[Object modeling scripts]
• • • •
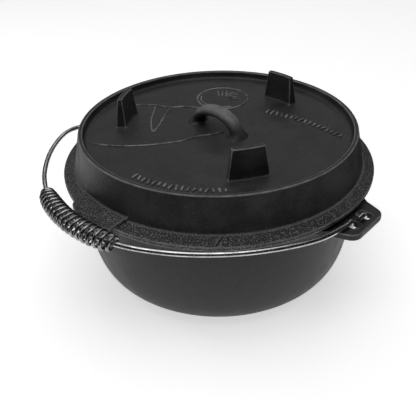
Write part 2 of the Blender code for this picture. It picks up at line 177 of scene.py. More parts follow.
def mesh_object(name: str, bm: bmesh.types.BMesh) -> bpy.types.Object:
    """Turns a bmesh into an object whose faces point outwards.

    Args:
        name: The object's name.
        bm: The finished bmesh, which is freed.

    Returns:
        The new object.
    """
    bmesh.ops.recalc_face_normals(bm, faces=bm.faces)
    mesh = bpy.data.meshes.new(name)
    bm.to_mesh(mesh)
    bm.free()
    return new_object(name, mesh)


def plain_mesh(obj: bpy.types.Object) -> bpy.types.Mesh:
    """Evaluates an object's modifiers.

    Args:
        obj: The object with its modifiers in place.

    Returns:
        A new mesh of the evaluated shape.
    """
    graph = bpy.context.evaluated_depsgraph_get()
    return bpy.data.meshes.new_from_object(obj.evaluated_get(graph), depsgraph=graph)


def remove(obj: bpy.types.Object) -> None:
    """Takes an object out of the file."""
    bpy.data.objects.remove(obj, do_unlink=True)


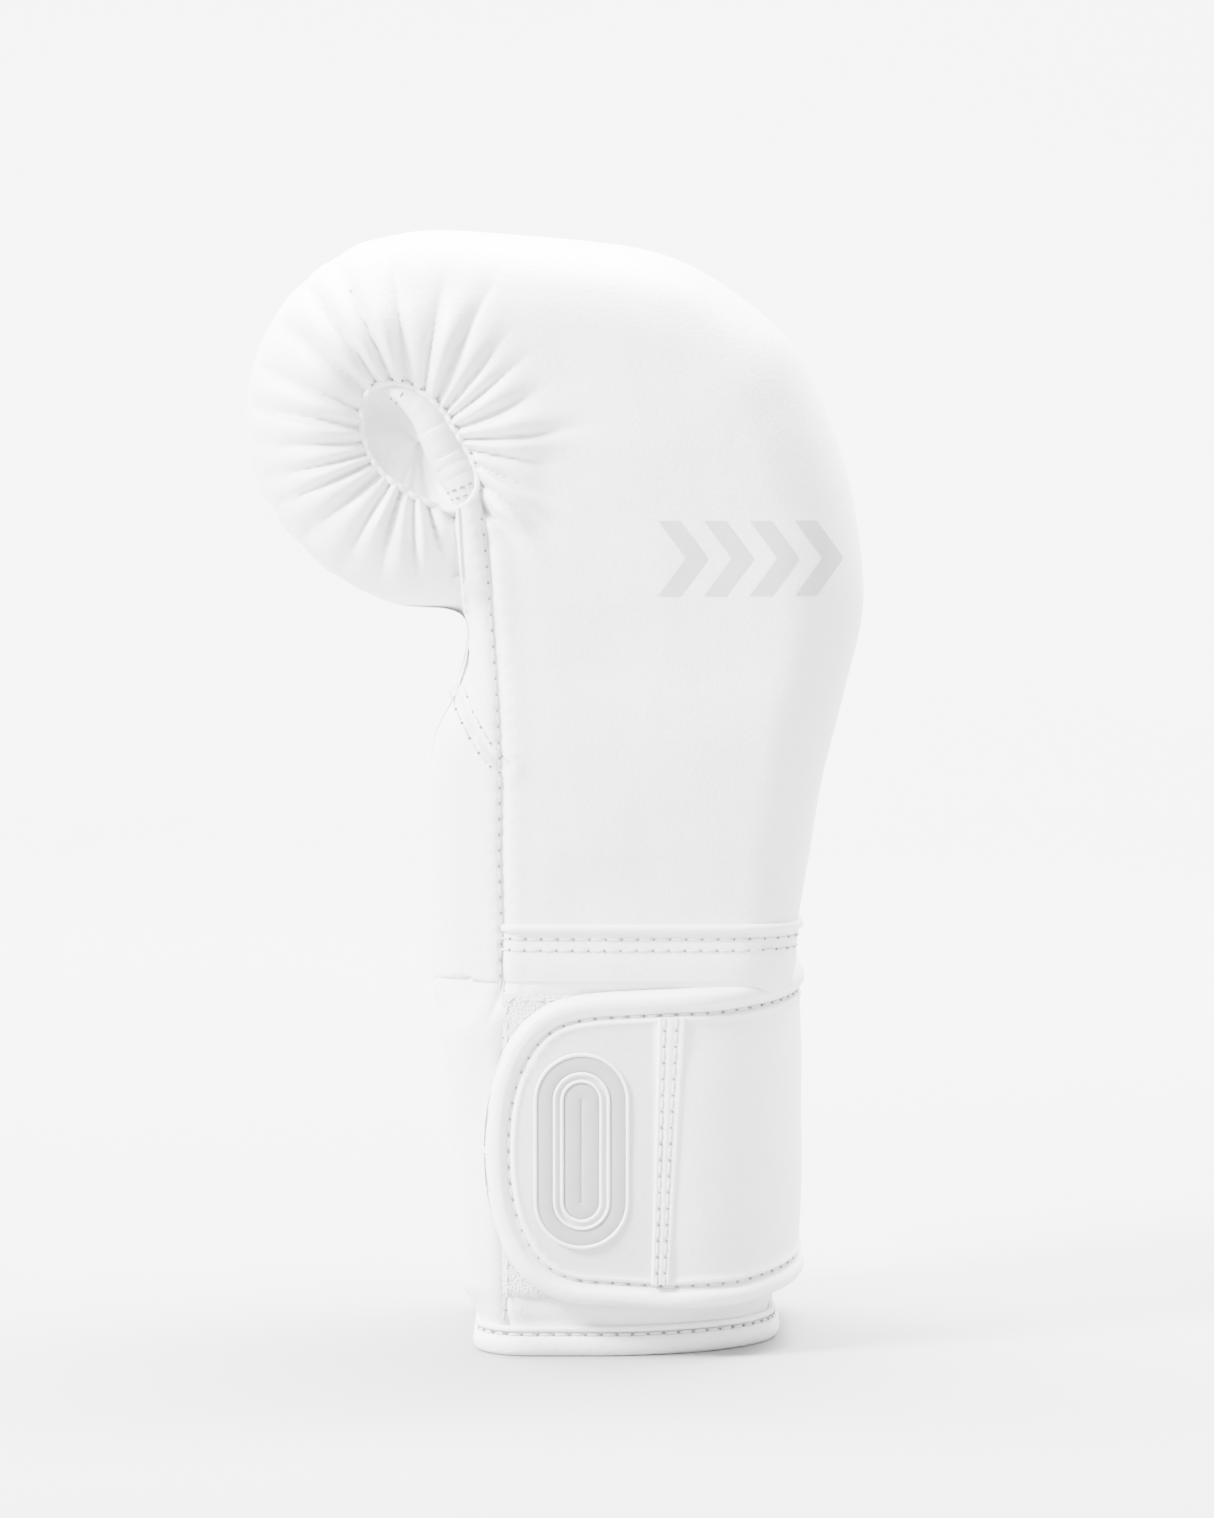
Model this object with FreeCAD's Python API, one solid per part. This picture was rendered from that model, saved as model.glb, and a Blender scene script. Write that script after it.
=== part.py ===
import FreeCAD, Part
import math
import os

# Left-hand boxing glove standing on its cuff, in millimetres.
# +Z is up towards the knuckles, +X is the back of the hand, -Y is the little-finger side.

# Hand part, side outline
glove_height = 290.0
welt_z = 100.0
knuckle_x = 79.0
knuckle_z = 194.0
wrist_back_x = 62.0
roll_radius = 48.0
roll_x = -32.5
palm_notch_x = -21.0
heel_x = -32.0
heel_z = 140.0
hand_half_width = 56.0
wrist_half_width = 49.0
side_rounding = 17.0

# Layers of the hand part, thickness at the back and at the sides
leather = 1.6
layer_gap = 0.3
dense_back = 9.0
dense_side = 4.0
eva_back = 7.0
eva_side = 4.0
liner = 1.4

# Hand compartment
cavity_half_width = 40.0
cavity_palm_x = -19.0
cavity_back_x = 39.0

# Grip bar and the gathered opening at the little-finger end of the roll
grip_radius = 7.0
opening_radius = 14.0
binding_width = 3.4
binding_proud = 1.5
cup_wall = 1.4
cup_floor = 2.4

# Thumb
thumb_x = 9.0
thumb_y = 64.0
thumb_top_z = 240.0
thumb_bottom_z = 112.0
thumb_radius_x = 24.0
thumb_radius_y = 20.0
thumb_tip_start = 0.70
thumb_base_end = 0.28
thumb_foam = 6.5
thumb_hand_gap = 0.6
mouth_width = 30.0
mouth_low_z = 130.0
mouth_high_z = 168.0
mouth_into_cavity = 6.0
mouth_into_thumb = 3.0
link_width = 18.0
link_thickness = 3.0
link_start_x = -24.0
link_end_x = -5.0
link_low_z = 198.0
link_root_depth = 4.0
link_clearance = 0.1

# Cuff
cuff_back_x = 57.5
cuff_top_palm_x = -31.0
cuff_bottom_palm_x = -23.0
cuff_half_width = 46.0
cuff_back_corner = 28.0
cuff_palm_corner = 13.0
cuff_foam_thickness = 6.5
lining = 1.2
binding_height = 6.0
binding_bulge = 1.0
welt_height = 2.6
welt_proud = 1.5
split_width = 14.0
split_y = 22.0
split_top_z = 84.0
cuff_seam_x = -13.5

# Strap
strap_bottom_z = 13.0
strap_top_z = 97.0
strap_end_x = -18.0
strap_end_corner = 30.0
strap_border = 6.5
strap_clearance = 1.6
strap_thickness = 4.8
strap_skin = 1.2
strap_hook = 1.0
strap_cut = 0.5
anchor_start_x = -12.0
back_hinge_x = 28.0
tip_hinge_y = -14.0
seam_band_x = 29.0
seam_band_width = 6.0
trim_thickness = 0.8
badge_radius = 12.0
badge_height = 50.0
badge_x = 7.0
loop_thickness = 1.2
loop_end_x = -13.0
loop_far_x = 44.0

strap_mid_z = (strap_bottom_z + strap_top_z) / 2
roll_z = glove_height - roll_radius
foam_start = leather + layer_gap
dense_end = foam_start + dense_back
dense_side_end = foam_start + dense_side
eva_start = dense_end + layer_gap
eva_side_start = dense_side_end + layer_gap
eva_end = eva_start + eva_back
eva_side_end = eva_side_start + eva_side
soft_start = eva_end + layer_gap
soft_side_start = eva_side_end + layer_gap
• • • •
WHAT YOU WILL DO
Lines from the beginning of the data above through the line containing "faces point outwards." are to be returned exactly, and no others.

ANSWER BELOW
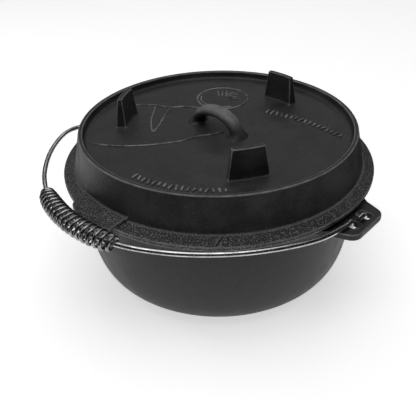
Write part 2 of the Blender code for this picture. It picks up at line 177 of scene.py. More parts follow.
def mesh_object(name: str, bm: bmesh.types.BMesh) -> bpy.types.Object:
    """Turns a bmesh into an object whose faces point outwards.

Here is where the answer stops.